▸ **Available records**:
○ ○ ○
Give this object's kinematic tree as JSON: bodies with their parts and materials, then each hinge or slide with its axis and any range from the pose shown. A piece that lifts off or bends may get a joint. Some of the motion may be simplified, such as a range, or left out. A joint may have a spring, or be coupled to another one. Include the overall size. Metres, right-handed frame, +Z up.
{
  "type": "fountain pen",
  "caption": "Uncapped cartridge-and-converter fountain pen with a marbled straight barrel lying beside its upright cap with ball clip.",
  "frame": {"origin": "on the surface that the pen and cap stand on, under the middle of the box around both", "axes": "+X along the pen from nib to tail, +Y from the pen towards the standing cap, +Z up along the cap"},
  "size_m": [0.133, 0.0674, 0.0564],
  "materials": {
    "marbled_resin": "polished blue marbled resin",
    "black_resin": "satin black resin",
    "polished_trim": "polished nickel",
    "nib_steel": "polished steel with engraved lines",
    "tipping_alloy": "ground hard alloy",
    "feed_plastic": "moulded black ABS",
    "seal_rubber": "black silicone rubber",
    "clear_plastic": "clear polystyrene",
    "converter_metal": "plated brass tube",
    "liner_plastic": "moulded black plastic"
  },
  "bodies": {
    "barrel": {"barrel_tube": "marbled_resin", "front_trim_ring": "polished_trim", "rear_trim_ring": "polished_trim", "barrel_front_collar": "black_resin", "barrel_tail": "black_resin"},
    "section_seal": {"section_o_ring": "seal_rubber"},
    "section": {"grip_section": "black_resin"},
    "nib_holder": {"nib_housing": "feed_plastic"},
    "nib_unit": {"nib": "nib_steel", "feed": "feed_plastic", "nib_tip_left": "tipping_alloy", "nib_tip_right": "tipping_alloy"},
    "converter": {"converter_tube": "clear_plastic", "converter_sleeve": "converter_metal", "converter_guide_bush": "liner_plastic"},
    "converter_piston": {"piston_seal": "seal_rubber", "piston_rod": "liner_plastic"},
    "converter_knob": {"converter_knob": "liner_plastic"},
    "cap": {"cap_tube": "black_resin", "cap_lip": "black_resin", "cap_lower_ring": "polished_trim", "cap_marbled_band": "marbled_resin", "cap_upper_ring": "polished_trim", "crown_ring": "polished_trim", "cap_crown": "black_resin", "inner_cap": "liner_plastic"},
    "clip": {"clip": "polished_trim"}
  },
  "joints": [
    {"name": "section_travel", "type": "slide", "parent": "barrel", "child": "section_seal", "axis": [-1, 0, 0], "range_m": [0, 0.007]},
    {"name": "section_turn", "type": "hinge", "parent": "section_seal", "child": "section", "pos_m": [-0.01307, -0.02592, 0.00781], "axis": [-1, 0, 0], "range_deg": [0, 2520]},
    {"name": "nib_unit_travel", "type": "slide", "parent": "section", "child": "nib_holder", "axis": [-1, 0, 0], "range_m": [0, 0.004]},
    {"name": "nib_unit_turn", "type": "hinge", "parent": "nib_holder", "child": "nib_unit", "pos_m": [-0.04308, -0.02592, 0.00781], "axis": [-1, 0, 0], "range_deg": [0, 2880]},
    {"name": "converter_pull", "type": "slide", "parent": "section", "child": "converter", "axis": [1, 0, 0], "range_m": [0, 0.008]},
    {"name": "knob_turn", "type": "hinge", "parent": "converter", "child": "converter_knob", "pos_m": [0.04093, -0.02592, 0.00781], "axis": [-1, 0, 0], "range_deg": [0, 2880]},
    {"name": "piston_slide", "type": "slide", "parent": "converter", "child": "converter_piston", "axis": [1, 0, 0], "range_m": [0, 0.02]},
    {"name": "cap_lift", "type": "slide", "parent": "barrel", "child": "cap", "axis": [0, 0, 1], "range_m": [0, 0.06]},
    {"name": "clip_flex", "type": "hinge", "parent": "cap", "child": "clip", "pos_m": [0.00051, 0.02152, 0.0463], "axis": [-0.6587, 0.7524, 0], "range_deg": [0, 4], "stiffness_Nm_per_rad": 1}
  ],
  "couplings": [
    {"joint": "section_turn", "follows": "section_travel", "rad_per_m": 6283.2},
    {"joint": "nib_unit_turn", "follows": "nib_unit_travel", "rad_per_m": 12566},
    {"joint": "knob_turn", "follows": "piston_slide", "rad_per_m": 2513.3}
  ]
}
○ ○ ○
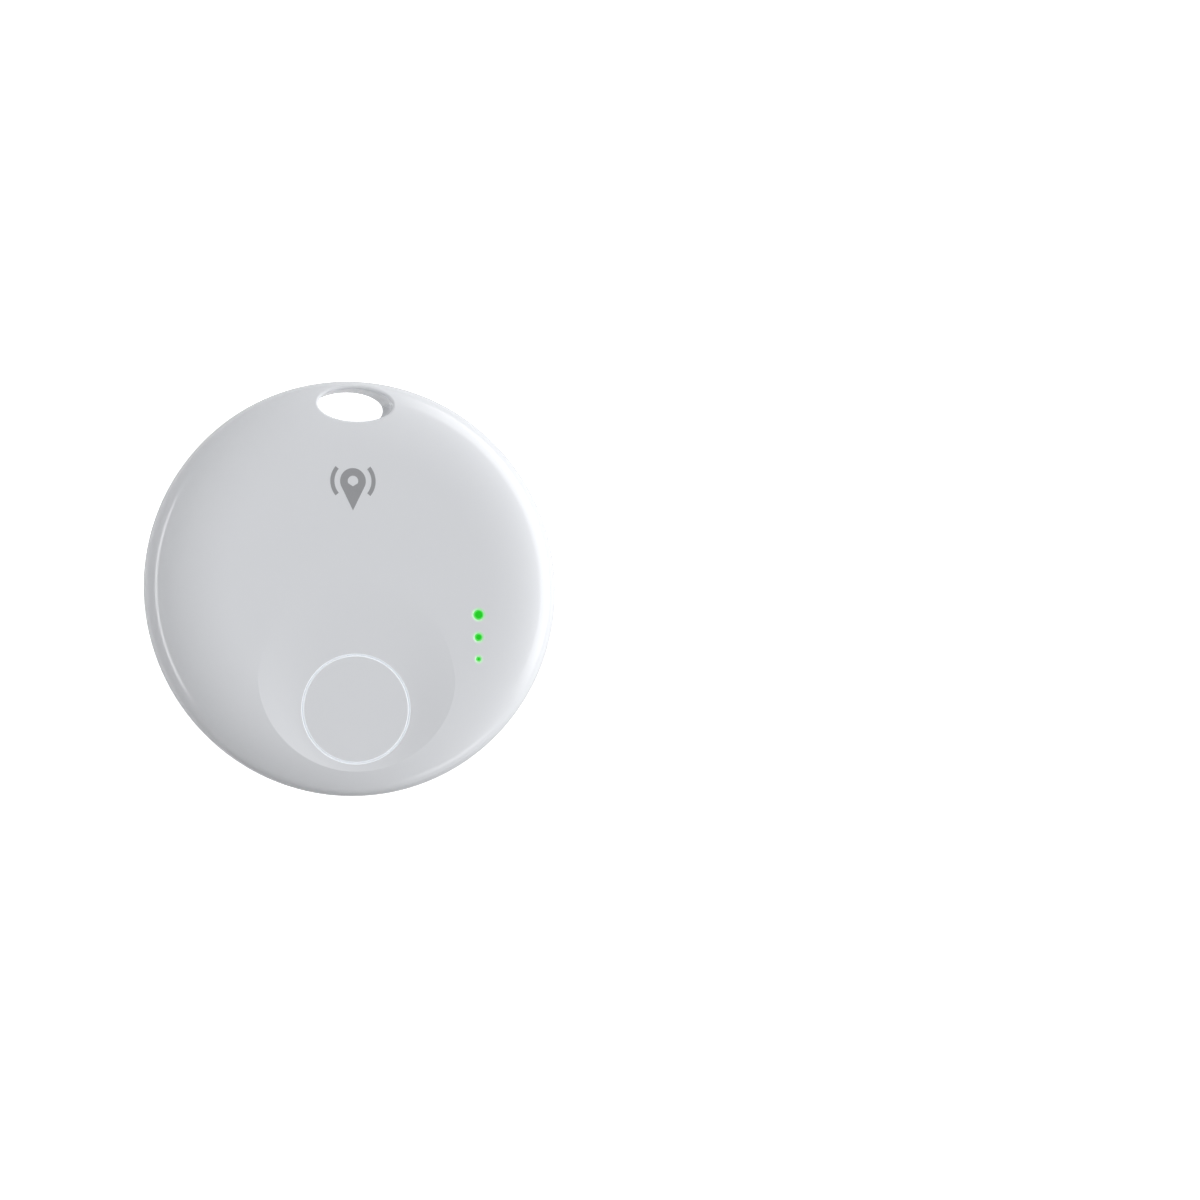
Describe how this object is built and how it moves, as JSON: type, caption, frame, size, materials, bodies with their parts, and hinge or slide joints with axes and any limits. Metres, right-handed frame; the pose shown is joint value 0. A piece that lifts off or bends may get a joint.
○ ○ ○
▸ **Problem requirements**:
Every line that holds the string "pose" should be returned.

▸ **Correct output**:
Give this object's kinematic tree as JSON: bodies with their parts and materials, then each hinge or slide with its axis and any range from the pose shown. A piece that lifts off or bends may get a joint. Some of the motion may be simplified, such as a range, or left out. A joint may have a spring, or be coupled to another one. Include the overall size. Metres, right-handed frame, +Z up.
Describe how this object is built and how it moves, as JSON: type, caption, frame, size, materials, bodies with their parts, and hinge or slide joints with axes and any limits. Metres, right-handed frame; the pose shown is joint value 0. A piece that lifts off or bends may get a joint.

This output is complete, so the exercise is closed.